N-liability rules for suppliers on cards

  • Jayanth Jacob, Hindustan Times, New Delhi
  • |
  • Updated: Feb 04, 2011 00:17 IST

The government is planning to create a set of friendly rules to address the concerns of nuclear reactor suppliers on the liability that they will have to bear in case of accidents.

The move comes in the wake of major reactor supplier countries opposing the Civil Liability for Nuclear Damages Act, 2010 and also the manner in which it differs from the global norms.

The government, however, has been walking on a tight rope on the suppliers’ liability issue, as the Bill faced intense political Opposition both from the CPI-M-led Left Front and the BJP in Parliament in 2010.

So much so that it changed the composition of the ruling UPA, as the Left walked out of the ruling UPA on the nuclear pact issue.

The maximum amount of liability in respect of each accident is about $450 million, or 300 million special drawing rights, or R2,100 crore. The operator liability is capped at R1,500 crore for a nuclear power plant and R300 crore in case of spent-fuel reprocessing plants.

Now, one of the possible moves of the government could be capping the suppliers’ liability to the operators as well as the period for which the suppliers can be held liable for equipment.

According to officials familiar with the issue, addressing the suppliers’ concern over article 17 (b) of the Civil Liability for Nuclear Damages Act will have to be “innovative”.

Article 17(b) states that the operator of an Indian nuclear facility has the right to recover the entire cost of damages from the “supplier of the material, equipment or services” in the event of an incident.

But, explained an official: “The suppliers’ liability cannot be open-ended. They have to take insurance against the liability. So, they need to have an idea about how much they have to pay.”

Then comes the question of whether a supplier will be held responsible for the entire lifetime of a reactor — 80 years or so. This, say sources, goes against any normal “product liability notions” followed in the global marketplace.

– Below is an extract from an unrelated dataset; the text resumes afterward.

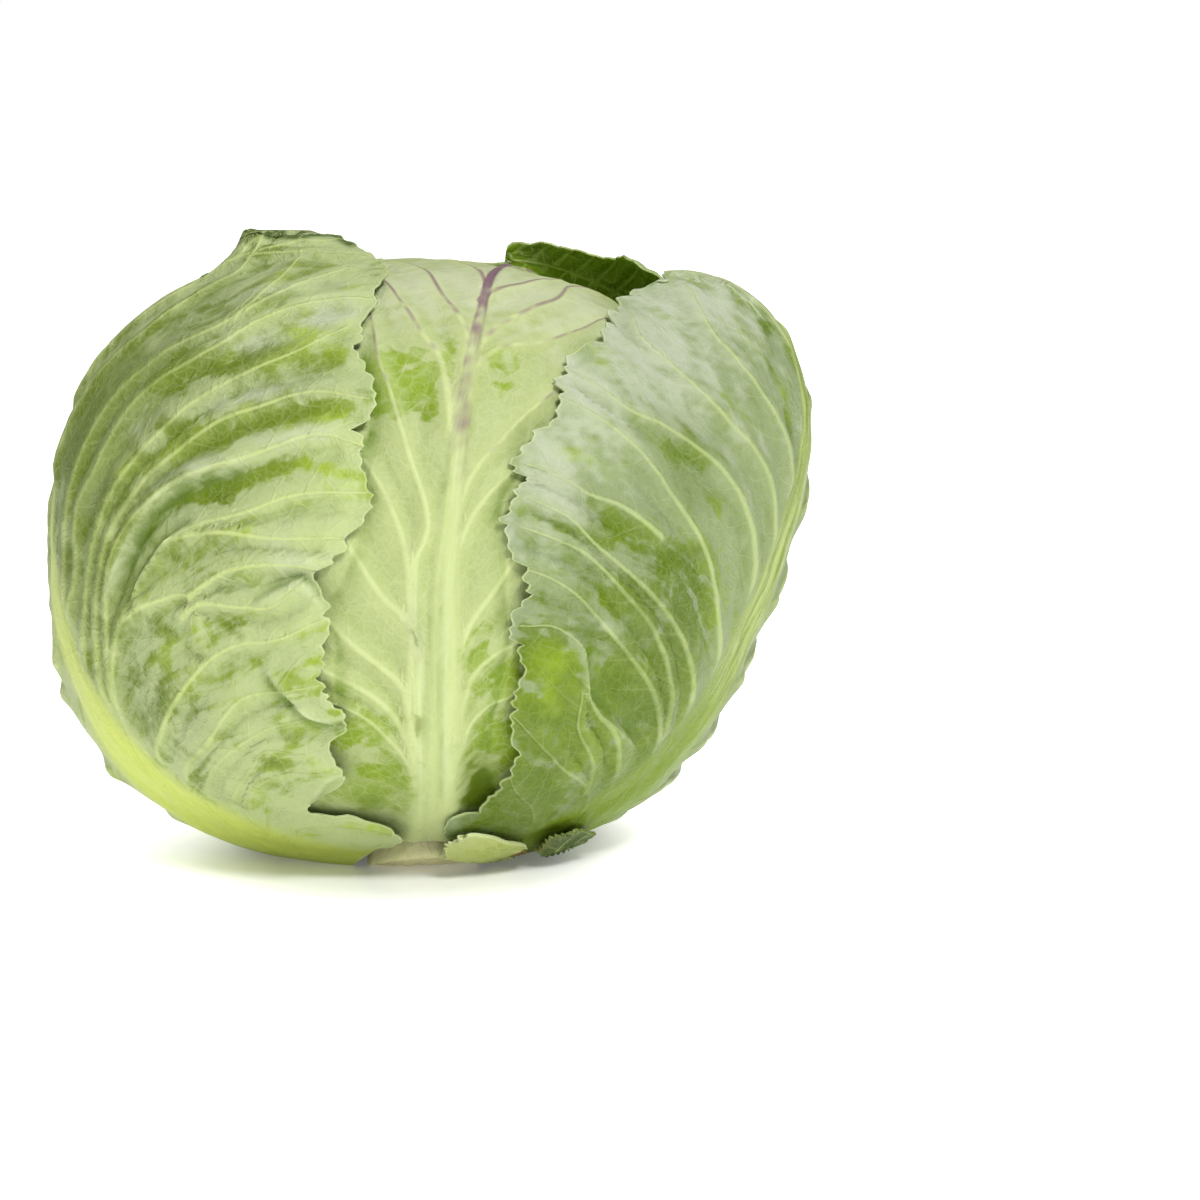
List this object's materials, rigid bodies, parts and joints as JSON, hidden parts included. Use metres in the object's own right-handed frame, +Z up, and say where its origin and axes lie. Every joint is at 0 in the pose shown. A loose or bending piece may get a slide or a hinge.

What’s more, the foreign suppliers have objected to article 46 of the Civil Liability for Nuclear Damages Act that refers to the application of other domestic civil and criminal laws.

The government is, however, of the view that the rules stating the international obligations should prevail over the domestic law in case of a dispute.

That will mean that the Convention on Supplementary Compensation for Nuclear Damage (CSC) that lays stress on “exclusive operator liability” would prevail over the suppliers’ liability norms.